Nachdem wir nun die erforderlichen Methoden implementiert haben, können wir den benutzerdefinierten Agenten in und aus einem JSON-Format laden und entladen und dann den Agenten aus dem JSON-Format laden.

Hinweis: Sie sollten die Klassenvariable component_provider_override auf den vollständigen Pfad des Moduls setzen, das die benutzerdefinierte Agentenklasse enthält (z. B. (mypackage.agents.GeminiAssistantAgent)). Dies wird von der Methode load_component verwendet, um zu bestimmen, wie die Klasse instanziiert wird.
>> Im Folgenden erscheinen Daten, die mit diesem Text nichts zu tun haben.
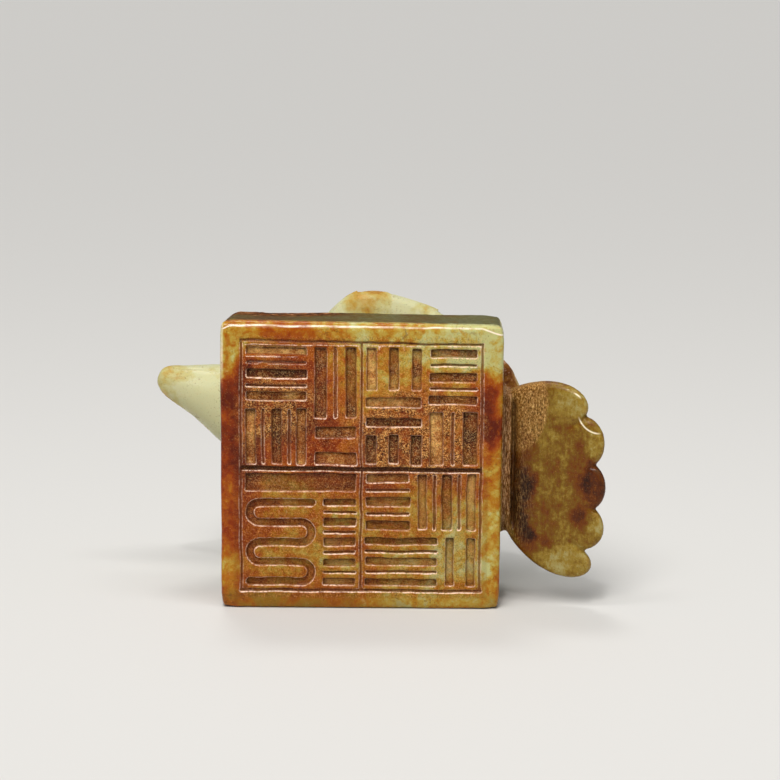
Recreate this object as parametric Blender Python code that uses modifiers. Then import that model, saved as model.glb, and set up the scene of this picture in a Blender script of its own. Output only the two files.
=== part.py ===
"""Carved jade seal stamp with a bird knob, lying on one side of its block.

Metres, +Z up. The origin is on the ground under the middle of the block.
X runs from the bird's head (-X) to its tail (+X), the seal face looks along -Y,
and the bird is carved on the back of the block, so its back looks along +Y.
The whole thing is one piece of stone, so it is one solid.
"""

import math

import bmesh
import bpy

MM = 0.001

# Block
BLOCK_WIDTH = 49.0 * MM
BLOCK_DEPTH = 14.0 * MM
BLOCK_HEIGHT = 51.0 * MM
BLOCK_EDGE = 0.8 * MM
BLOCK_EDGE_SEGMENTS = 3
BLOCK_FLARE = 0.4 * MM

# Worn hollow along the upper edge of the block's back
WEAR_LENGTH = 15.0 * MM
WEAR_DEPTH = 0.9 * MM
WEAR_FROM_SIDE = 8.5 * MM

# Seal face: frame groove, two dividers and strokes in four fields
FACE_MARGIN = 3.3 * MM
LINE_WIDTH = 0.6 * MM
LINE_DEPTH = 0.5 * MM
DIVIDER_WIDTH = 0.9 * MM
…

gemini_assistant = GeminiAssistantAgent("gemini_assistant")
config = gemini_assistant.dump_component()
print(config.model_dump_json(indent=2))
loaded_agent = GeminiAssistantAgent.load_component(config)
print(loaded_agent)

{
  "provider": "__main__.GeminiAssistantAgent",
  "component_type": "agent",
  "version": 1,
  "component_version": 1,
  "description": null,
  "label": "GeminiAssistantAgent",
  "config": {
    "name": "gemini_assistant",
    "description": "An agent that provides assistance with ability to use tools.",
    "model": "gemini-1.5-flash-002",
    "system_message": "You are a helpful assistant that can respond to messages. Reply with TERMINATE when the task has been completed."
  }
}
<__main__.GeminiAssistantAgent object at 0x11a5c5a90>

Nächste Schritte#

Bisher haben wir gezeigt, wie man benutzerdefinierte Agenten erstellt, benutzerdefinierte Modellclients zu Agenten hinzufügt und benutzerdefinierte Agenten deklarativ macht. Es gibt mehrere Möglichkeiten, wie dieses einfache Beispiel erweitert werden kann:

Erweitern Sie den Gemini-Modellclient, um die Funktionsaufrufe ähnlich wie die Klasse AssistantAgent zu handhaben. https://ai.google.dev/gemini-api/docs/function-calling
Implementieren Sie ein Paket mit einem benutzerdefinierten Agenten und experimentieren Sie mit der Verwendung seines deklarativen Formats in einem Tool wie AutoGen Studio.